Pokemon and Nobunaga come together for this interesting crossover idea that is actually pretty well done.
Pokémon Conquest takes place in the world of Rensei, a land full of Warriors and their Pokémon partners. There is a legend in Rensei that says if a Warrior unites the land, the creator of Rensei will appear before said Warrior. Nobunaga, a mighty warrior, has decided to wage war against Rensei and unite the land to obtain the creator of Rensei…and destroy it. So, it's up to you to go and save the world.
Rensei is divided into 17 different countries, each focusing on a different type of Pokémon (Fire, Grass, Water, etc). You must move your army to each country and take out its Warlord. Once you defeat him/her in combat, you will obtain their country. Now, you can obtain other warriors and set them to defend each country that you own. Because your enemies are just as jazzed to battle you as you are to knock their faces in.

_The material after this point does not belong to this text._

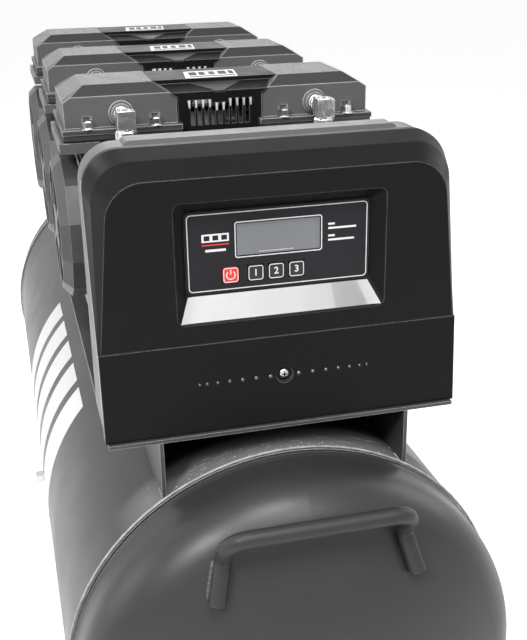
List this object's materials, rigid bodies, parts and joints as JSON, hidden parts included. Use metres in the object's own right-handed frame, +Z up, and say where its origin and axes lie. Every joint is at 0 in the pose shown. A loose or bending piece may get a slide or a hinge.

In each country, you will find a couple things. An item shop (self explanatory), ponigeri shop (an item that raises tension, which allows Pokémon to fight better), a mine (where you can get money), and couple areas where you can fight warriors and wild Pokémon. Some countries have special areas that do different things, but they generally have no real effect on your team.

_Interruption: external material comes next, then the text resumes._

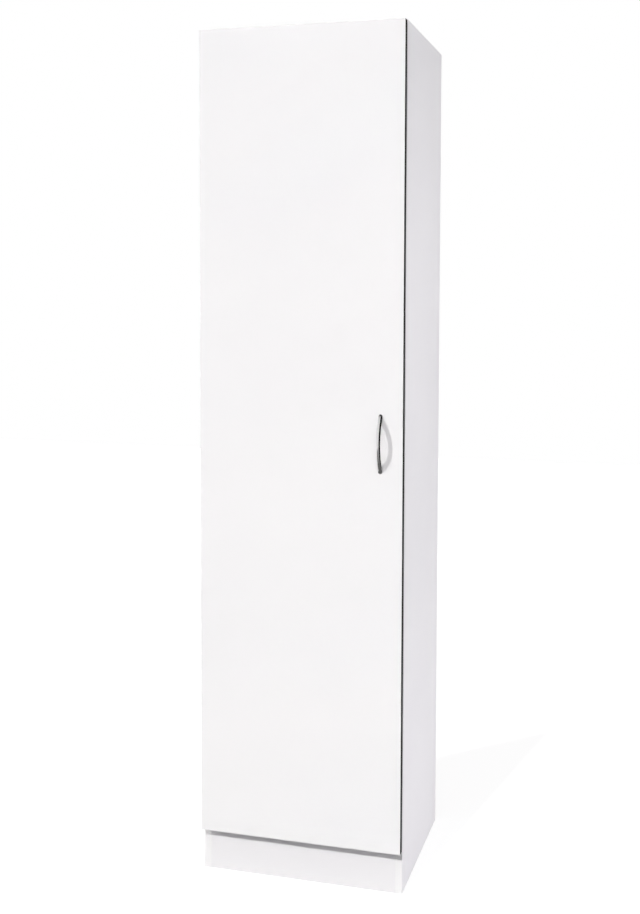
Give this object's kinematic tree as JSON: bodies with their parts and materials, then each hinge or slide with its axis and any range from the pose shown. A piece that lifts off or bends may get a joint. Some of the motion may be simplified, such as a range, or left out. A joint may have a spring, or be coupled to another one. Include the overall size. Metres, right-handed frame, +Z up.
{
  "type": "broom cupboard",
  "caption": "Tall narrow broom cupboard with one white door, a dark door edge, a bow handle, a plinth, shelves above and a tall open broom space below.",
  "frame": {"origin": "on the floor, in the middle of the overall width and of the overall depth from the handle's front to the carcass's back", "axes": "+Z up, -Y out of the door's front, +X to the right as seen from in front of the door"},
  "size_m": [0.49, 0.4424, 2],
  "materials": {
    "white_board": "white melamine, satin",
    "hardboard": "hardboard, white inside and raw outside",
    "white_plastic": "moulded, matt",
    "dark_edging": "matt edge band",
    "satin_nickel": "satin",
    "nickel_steel": "nickel plated",
    "beech": "raw",
    "soft_buffer": "soft, translucent",
    "magnet_block": "ground"
  },
  "bodies": {
    "carcass": {"adjustable_shelf": "white_board", "back_joining_strip": "white_plastic", "back_panel_lower": "hardboard", "back_panel_upper": "hardboard", "bottom_panel": "white_board", "broom_hook_1": "nickel_steel", "broom_hook_2": "nickel_steel", "broom_hook_3": "nickel_steel", "cam_bolts": "nickel_steel", "cam_caps": "white_plastic", "cam_locks": "nickel_steel", "catch_magnet": "magnet_block", "hat_shelf": "white_board", "hinge_arm_1": "nickel_steel", "hinge_arm_2": "nickel_steel", "hinge_arm_3": "nickel_steel", "hinge_arm_4": "nickel_steel", "hinge_arm_screws": "nickel_steel", "hinge_plate_1": "nickel_steel", "hinge_plate_2": "nickel_steel", "hinge_plate_3": "nickel_steel", "hinge_plate_4": "nickel_steel", "hinge_plate_screws": "nickel_steel", "hook_screws": "nickel_steel", "left_side_panel": "white_board", "magnet_catch": "white_plastic", "magnet_catch_screws": "nickel_steel", "plinth_block_screws": "nickel_steel", "plinth_blocks": "white_plastic", "plinth_board": "white_board", "rear_rail": "white_board", "right_side_panel": "white_board", "shelf_pins": "nickel_steel", "top_panel": "white_board", "wall_bracket_left": "nickel_steel", "wall_bracket_right": "nickel_steel", "wall_bracket_screws": "nickel_steel", "wood_dowels": "beech"},
    "door": {"bow_handle": "satin_nickel", "door_buffers": "soft_buffer", "door_edge_band": "dark_edging", "door_panel": "white_board", "handle_screws": "nickel_steel", "hinge_cup_1": "nickel_steel", "hinge_cup_2": "nickel_steel", "hinge_cup_3": "nickel_steel", "hinge_cup_4": "nickel_steel", "hinge_cup_screws": "nickel_steel", "hinge_pin_1": "nickel_steel", "hinge_pin_2": "nickel_steel", "hinge_pin_3": "nickel_steel", "hinge_pin_4": "nickel_steel", "strike_plate": "nickel_steel", "strike_plate_screws": "nickel_steel"}
  },
  "joints": [
    {"name": "door_swing", "type": "hinge", "parent": "carcass", "child": "door", "pos_m": [-0.2361, -0.1922, 1.05], "axis": [0, 0, -1], "range_deg": [0, 100]}
  ]
}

Unlike most Pokémon games, your team is comprised of different warriors, each with their own Pokemon. Up to 6 Pokémon can join you on the battlefield, and you will move your Pokémon around to take on the opposing army. During your turn, you will move your Pokémon, Attack with your Pokémon, use items (which must be equipped before battle), and use your Warlord Powers, which give you a boost in battle. The battle ends when one side runs out of Pokémon. Though, some battles are won through obtaining Banners and holding them for a set number of turns (or, sometimes, just getting all of the Banners will earn you victory when you get the last one).
Each Pokémon only has 1 attack. This adds a degree of strategy, as they have different ways of hitting a foe. For example, Quick Attack can hit something directly in front of the Pokémon. Ember, however, can only hit an enemy Pokémon that is two squares away. There are a variety of different attack types, and it's good to have a team with different types of attacks.

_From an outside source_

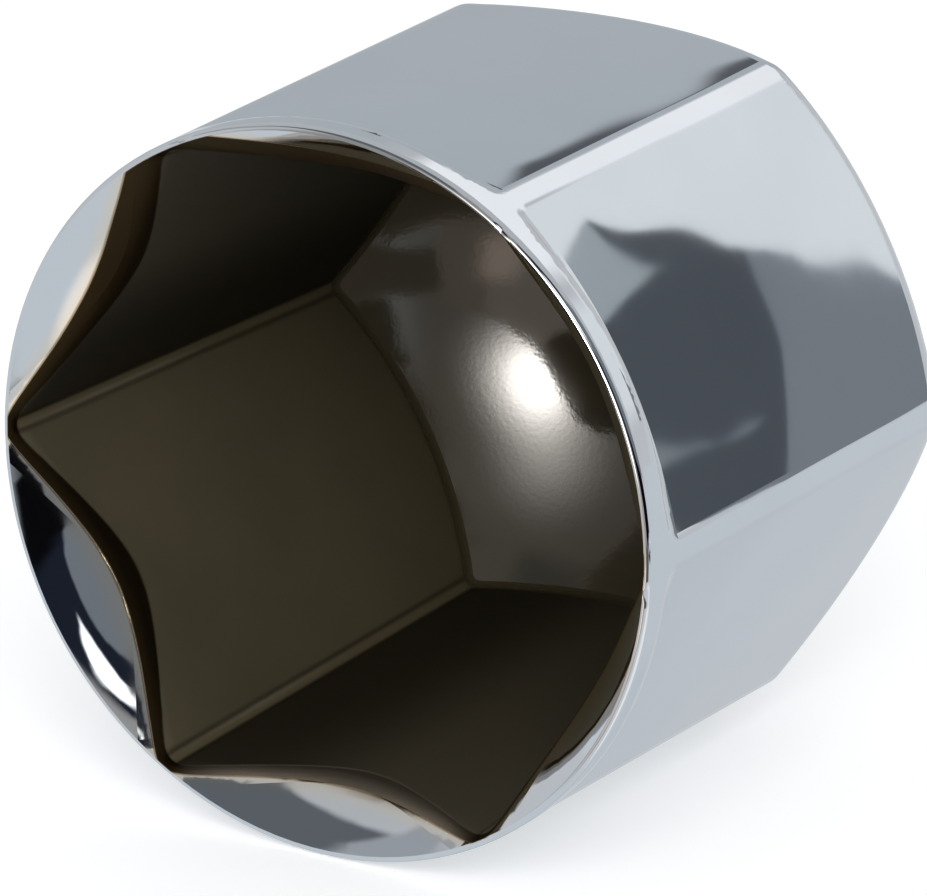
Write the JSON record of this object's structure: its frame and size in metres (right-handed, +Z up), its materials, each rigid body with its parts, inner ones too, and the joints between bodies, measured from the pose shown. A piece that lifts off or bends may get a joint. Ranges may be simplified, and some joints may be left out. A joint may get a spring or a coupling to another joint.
{
  "type": "wheel nut cover cap",
  "caption": "Domed hexagonal cover cap with a round flared mouth and a tapered hexagonal socket that pushes on over a wheel nut.",
  "frame": {"origin": "on the floor below the middle of the cap, which lies on its side", "axes": "+Y along the cap's axis from the open mouth to the closed end, +Z up, square to the flat it lies on, +X to the right when looking into the mouth"},
  "size_m": [0.0234, 0.0222, 0.0234],
  "materials": {
    "plated_plastic": "bright chrome plating on moulded plastic outside and in the lead-in, thin dark bronze-brown plating in the socket"
  },
  "bodies": {
    "root": {"cap": "plated_plastic"}
  },
  "joints": []
}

Obtaining Pokémon is much easier in Conquest then in any game prior. To obtain Pokemon, you must Link with them. This is done by moving your Pokémon next to a wild Pokémon and selecting the Link option. Once you've selected the option, you will be entered into a rhythm based mini-game. In this game, there is a circle at one end of the screen and light balls that go across the screen to the circle. You have to press A when the ball enters the circle. Doing this will raise a tiny meter slightly with each successful press. When the meter is filled, you will obtain the Pokémon. It's not that hard.
The inclusion of the Nobunaga's Ambition characters really doesn't feel like a tack on in this game. Their inclusion feels very natural and the Pokémon that are teamed with the characters are very fitting. For a crossover that I originally thought was going to tank, it was very well done. It took about 10 hours to complete the main narrative. There are extra story mode chapters available after completing the main story, as well as downloadable chapters available via Wi-Fi. The soundtrack was also better then I was expecting.
The only negative I've found is that the menus are really hard to use. I was about half way through the game before I found out how to switch Pokémon. And I was almost at the end of the game before I figured out how to equip items. But, outside of this, there aren't a whole lot of problems with the game.
If you want a different kind of Pokémon game, and you have about $35 to throw around, I highly recommend Conquest.